V. Constitutionality of the APFO
a. Statutory Authority for the APFO
Defendant asserts that "Plaintiff's arguments rise and fall with its contention that the Town of Davidson lacks statutory authority to enact the APFO." (Def. Reply Mem. 10.) Defendant argues that Davidson has this authority under N.C.G.S § 160A-371 et seq. and N.C.G.S. § 160A-381. The Court again directs Defendant to the case it attached to its reply brief as Exhibit C, Tonter Invs., Inc. v. Pasquotank County, No. COA08-1057, 2009 N.C. App. LEXIS 1481 (September 1, 2009). In that case, the court set itself to determine whether the ordinance in question was a zoning or subdivision ordinance; only then could the court determine which rules would apply when analyzing the validity of the ordinance. Id. at *9. Defendant maintains that the Davidson APFO is both a zoning and subdivision ordinance, but Defendant's Exhibit C compels the court to deny the motion to dismiss and develop the record until the provenance of the Davidson APFO can be resolved.

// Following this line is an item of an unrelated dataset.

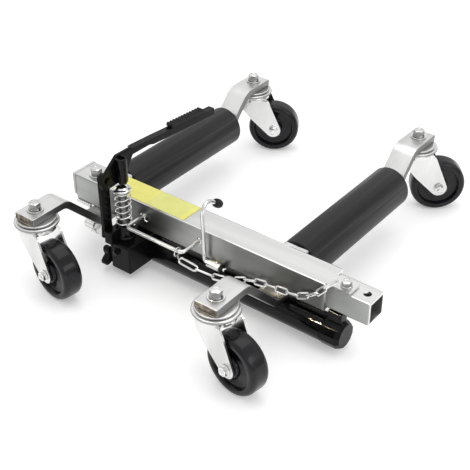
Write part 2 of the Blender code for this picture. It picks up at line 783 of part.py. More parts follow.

The Court notes that Defendant attached a case to its Reply as Exhibit A in order to support its position that APFOs are authorized by North Carolina Statute; that case has been reversed and remanded. In that case, Union Land Owners Foundation v. The County of Union, No. 06CVS2726 (N.C. Ct. App. Dec. 8, 2009), the appellate court reversed the grant of summary judgment for the defendant. The appellate court held that Union County acted in "excess of its statutory authority" by adopting an APFO that imposed school impact fees upon developers. Id. at *2, *12. By Defendant's own admission, Union is relevant to this matter, and applying Union to the facts before the Court, it is plausible that Davidson did not have the authority to pass its APFO.
b. Equal Protection
A plaintiff's right to equal protection is violated if "it was treated differently than a similarly situated entity, and the disparate treatment was not rationally related to a legitimate governmental interest." Browning-Ferris Industries of South Atlantic, Inc. v. Wake County, 905 F. Supp. 312, 322 (E.D.N.C. 1995). Plaintiff alleges that Defendant "has applied the APFO in an inconsistent and arbitrary manner and not in accordance with its express terms." (Pl. Resp. Mem. 20.) For example, the Davidson APFO provides that there should be one LESU per 400 dwelling units. The Planning Director, however, is requiring Plaintiff to fund one LESU per 200 dwellings. Because Defendant is not abiding by the terms of its own APFO, the Plaintiff might have received disparate treatment. As for whether Defendant's actions were rationally related to a legitimate government interest, (1) if the Davidson APFO is indeed ultra vires, its application cannot be a legitimate government interest; and (2) Defendant's overt failure to abide by the terms of its own ordinance cannot be considered a legitimate government interest.
c. Due Process and Taking
Plaintiff's due process claim is plausible on its face. Due process is violated when the government acts ultra vires. Miller Bros. Co. v. State of Md., 347 U.S. 340, 342 (1954). As discussed above, Defendant might have lacked statutory authority to adopt and enforce the APFO; thus, it is plausible that Defendant's request for bonds and the alleged delays in Plaintiff's development have effected a taking without due process of law.
CONCLUSION
Defendant's Motion to Dismiss is hereby DENIED.